La Fontaine & Cie vous invite à construire votre propre lecture business. L’analyse qui suit n’est qu’à des fins de fertilisation croisée !

Dès sa première fable, La Fontaine introduit des thèmes qui lui sont chers : le monde est rude, les humains ne se font pas de cadeaux et tout est plus compliqué qu’il n’y paraît. Ainsi, il nous décrit d’abord ici un monde sous tension qui peut basculer rapidement dans l’incivilité malgré tous les garde-fous classiques. Encore une fois, la Cigale est polie, avance prudemment et se veut rassurante. Pourtant, en première lecture, la réaction de la Fourmi est violente dans une sorte de négation de la personnalité propre de la Cigale. La Fontaine nous alerte : les systèmes de civilisation les plus robustes peuvent être submergés dans ces circonstances. Il convient donc de vérifier nos process en entreprises, nos modes de fonctionnement et leur vivacité (sont-ils purement transactionnels ou sont-ils habités d’un esprit de partenariat ?).

Mais on se rend compte que la violence de la Fourmi tient aussi au propre regard que nous lui portons : d’une part, rien dans la fable ne décrit son industrie (quand on met en valeur l’engagement de la Cigale) et, d’autre part, on ne pointe que ses défauts. La Fourmi en vient à nier la Cigale, mais c’est parce qu’on a d’abord ignoré la Fourmi et ses talents. Ce regard réducteur conduit à la surréaction de la Fourmi, comme une volonté mal canalisée d’existence. La Fontaine nous invite donc à piloter notre regard, pour retrouver profondeur (capacité de la Cigale à anticiper le mal-être de la Fourmi) et bienveillance (capacité à reconnaître les contributions de la Fourmi).
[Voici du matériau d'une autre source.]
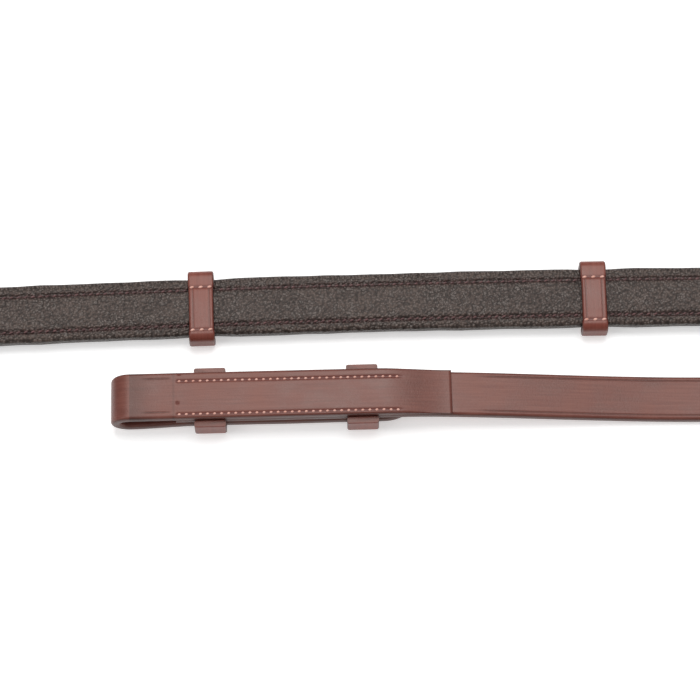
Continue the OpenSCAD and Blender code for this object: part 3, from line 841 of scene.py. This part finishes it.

Et comme souvent, La Fontaine nous donne à faire un exercice pratique. En renouvelant notre regard, la fable prend une dimension tout autre. D’un récit chaotique, on arrive sur la description d’une collaboration vivante. Ce Dansez maintenant, dans un point de vue enthousiaste, c’est l’indication d’une solidarité possible entre la Fourmi et la Cigale, la première donnant de quoi subsister, la seconde de quoi s’émerveiller. En somme, le regard est la clé de la collaboration dans une équipe.